My interest in technology started when I was very young. I was probably 10-11 when I saw a computer for the first time; they weren’t very popular in India back then. I remember my Dad having one in his office and was absolutely fascinated by what I saw. How does pressing a bunch of keys on a keyboard make letters appear on a screen? And not only that, there are moving pictures and sound? I didn’t understand how any of that worked and I HAD to find out. Soon after, I started to read and research and I became pretty determined that I would be - what 10 year old me thought was - a “Computer Engineer”.
My parents saw how passionate I was about technology and it didn’t take long before they got me a computer. I spent my free time playing games, trying to figure out what each program on the computer did and learning about how websites work. It wasn’t long until I picked up some HTML, CSS and built myself a basic website, which I was very proud of. That was when I knew this was my calling.
What education do you have?
Once I knew I wanted to work with technology, it was very easy for me to make the choice to study Computer Science, and I decided to get my Bachelors degree back in India. While there, I built an e-commerce website for a small startup as a side project, and while I enjoyed the challenge of creating it, security in technology was an up and coming area that really grabbed my attention. At the time, NYU had started offering a graduate degree in security, and my intrigue in this field led me to apply to and obtain my Masters Degree in Cybersecurity there, specializing in digital forensics.
Despite no longer working directly in academia, I find that the awesome folks in this community keep me on my toes, and help me learn and grow on a daily basis.
Describe your way towards your first job in tech; how did you land this job?
My first job was in grad school, when I was a student. At the time, the professors evaluated applications via a manual process with large stacks of paper, and my team were given the challenge to improve this process. I developed an internal portal that allowed for the applications to be scanned and assigned to a professor electronically for assessment to improve efficiency. During this time, I also helped organize a worldwide cybersecurity competition called CSAW, and designed the challenges for the forensics category.
Thanks to these experiences, this led to me getting my first job in the “real world”. I started working for a company specializing in retail technology, a heavily regulated industry involving credit card transactions and broad security operations. It was my security experience that helped me bring value to the team, and here I learned how to automate security functions and expand my DevOps/Operations skills.
Do you have any role models that influenced you?
My biggest role model is by far my Mom. She’s always been there for me and has been very supportive of my career choices even when I felt like I didn’t know what I was doing. Her resilience, motivation and drive have inspired me both professionally and personally.

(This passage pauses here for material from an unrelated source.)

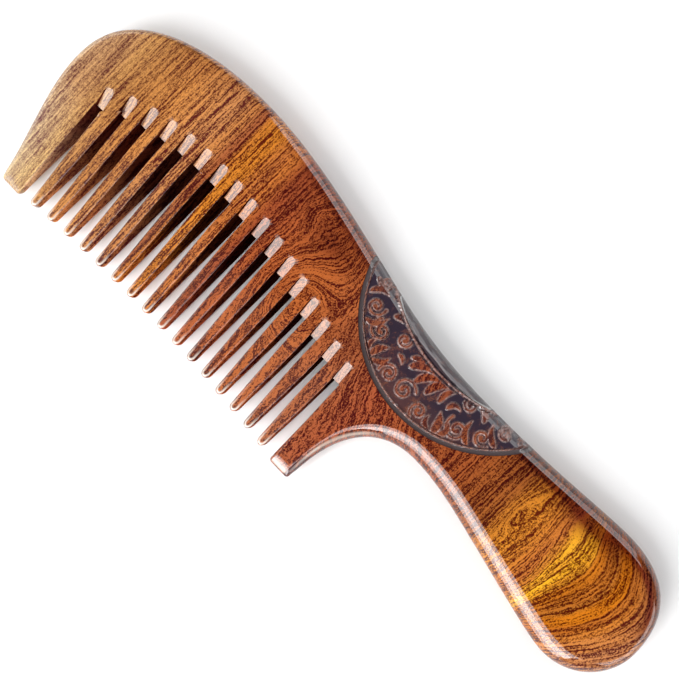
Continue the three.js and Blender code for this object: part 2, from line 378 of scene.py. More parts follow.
def triangulate(boundary, lines, spacing, clear_of):
    """Triangles that fill a closed outline and follow the given lines. Grid points fill the rest,
    where clear_of says that there is room."""
    boundary = np.array(boundary, float)
    low, high = boundary.min(0), boundary.max(0)
    xs = np.arange(low[0] + spacing / 2, high[0], spacing)
    ys = np.arange(low[1] + spacing / 2, high[1], spacing * ROW_SPACING)
    grid = np.array([(x + (row % 2) * spacing / 2, y) for row, y in enumerate(ys) for x in xs])
    grid = grid[inside(boundary, grid)]
    rim = Edge(np.vstack([boundary, boundary[:1]]), np.ones(len(boundary) + 1))
    grid = grid[rim.nearest(grid)[0] > RIM_CLEARANCE * spacing]
    grid = grid[clear_of(grid)]
    points = list(boundary)
    count = len(boundary)
    links = [(i, (i + 1) % count) for i in range(count)]
    for line in lines:
        links += [(len(points) + i, len(points) + i + 1) for i in range(len(line) - 1)]
        points += list(line)
    points += list(grid)
    places, _, faces, *_ = delaunay_2d_cdt([Vector(p) for p in points], links, [], 0, 1e-5)
    places = np.array([tuple(p) for p in places])
    faces = np.array([tuple(f) for f in faces])
    faces = faces[inside(boundary, places[faces].mean(1))]
    a, b, c = (places[faces[:, k]] for k in range(3))
    turn = (b[:, 0] - a[:, 0]) * (c[:, 1] - a[:, 1]) - (b[:, 1] - a[:, 1]) * (c[:, 0] - a[:, 0])
    faces[turn < 0] = faces[turn < 0][:, ::-1]
    used, faces = np.unique(faces[np.abs(turn) > 1e-9], return_inverse=True)
    return places[used], faces.reshape(-1, 3)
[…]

My professor Nasir Memon has had a huge influence in my professional life and in the decisions I’ve taken that have brought me to this point. I’m grateful for his guidance and support as I’ve progressed in my career.

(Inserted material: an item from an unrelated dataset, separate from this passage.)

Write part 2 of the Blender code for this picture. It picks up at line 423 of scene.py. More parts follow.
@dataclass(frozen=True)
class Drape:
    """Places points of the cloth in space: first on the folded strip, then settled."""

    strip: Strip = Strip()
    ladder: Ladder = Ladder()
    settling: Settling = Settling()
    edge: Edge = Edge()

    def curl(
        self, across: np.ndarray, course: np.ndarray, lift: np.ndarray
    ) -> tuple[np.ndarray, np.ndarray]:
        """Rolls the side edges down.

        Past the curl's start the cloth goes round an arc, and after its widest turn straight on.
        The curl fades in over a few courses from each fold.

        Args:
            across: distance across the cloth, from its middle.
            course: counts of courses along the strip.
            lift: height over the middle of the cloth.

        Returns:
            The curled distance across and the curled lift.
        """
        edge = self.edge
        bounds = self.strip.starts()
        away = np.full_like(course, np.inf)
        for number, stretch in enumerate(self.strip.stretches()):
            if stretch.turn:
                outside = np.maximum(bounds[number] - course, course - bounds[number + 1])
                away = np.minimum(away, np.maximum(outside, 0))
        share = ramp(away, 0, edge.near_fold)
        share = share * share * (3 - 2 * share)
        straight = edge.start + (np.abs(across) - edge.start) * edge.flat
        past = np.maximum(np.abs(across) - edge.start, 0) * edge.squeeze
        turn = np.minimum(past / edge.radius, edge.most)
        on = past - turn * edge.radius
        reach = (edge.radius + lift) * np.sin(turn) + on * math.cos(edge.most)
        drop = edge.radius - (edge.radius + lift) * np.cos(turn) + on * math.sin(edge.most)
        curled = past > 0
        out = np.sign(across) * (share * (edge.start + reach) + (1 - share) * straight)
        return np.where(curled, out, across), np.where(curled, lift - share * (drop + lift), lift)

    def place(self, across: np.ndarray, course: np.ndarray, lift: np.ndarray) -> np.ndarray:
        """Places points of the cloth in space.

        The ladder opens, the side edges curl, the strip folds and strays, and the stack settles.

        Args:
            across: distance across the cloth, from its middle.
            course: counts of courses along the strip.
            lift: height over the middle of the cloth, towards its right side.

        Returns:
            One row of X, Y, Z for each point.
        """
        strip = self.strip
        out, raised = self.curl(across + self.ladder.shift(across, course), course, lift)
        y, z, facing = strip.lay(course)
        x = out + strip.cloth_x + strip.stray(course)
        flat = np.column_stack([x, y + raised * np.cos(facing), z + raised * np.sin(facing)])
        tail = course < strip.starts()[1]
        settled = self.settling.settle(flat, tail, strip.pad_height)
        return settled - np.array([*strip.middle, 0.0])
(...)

There have been several people I’ve met throughout my life who have inspired me and have taught me so much. I have been very fortunate to work with folks from whom I have been able to learn everything I now know. It is difficult to name names because that list could go on and on. My co-workers, the community and all the event co-organizers I’ve had the pleasure of meeting continue to serve as an inspiration to me and my desire to improve.
Finally, I’m inspired by role models of our community who are active in both the Twitterverse and our community events, who speak up to try and make this space a better place for all of us.
Who were/are your biggest supporters in your career?
My family have always been my biggest supporters, always encouraging me to pursue my passion and continue to push myself to progress. I know I can always rely on them.
Along the way, I have been lucky enough to have worked with helpful co-workers who have guided me to refine my career path, to find the things that bring me energy and joy. By way of conferences, meet-ups and the DevOps community I’ve met incredible people whose know-how has helped shape my career progression. A lot of these people have become very good friends of mine.
What do you do in your free time?
I enjoy painting, playing the violin, helping organise meet-ups and conferences and watching TV shows. I recently got an Origami pack as a Christmas gift, so that’s my latest obsession.
What advice would you give to women and girls who dream about a career in tech?
Never undervalue yourself, think that you need to be like someone or do the things that they did in order to be successful in tech. Everyone has their own path, their own journey. You and only you have the power to decide what you want it to be, don’t let anyone tell you otherwise. The industry can be harsh sometimes, but know that there are several folks who are willing to listen and help - don’t be afraid to reach out and ask for advice. You’d be surprised at how many folks want to see you succeed.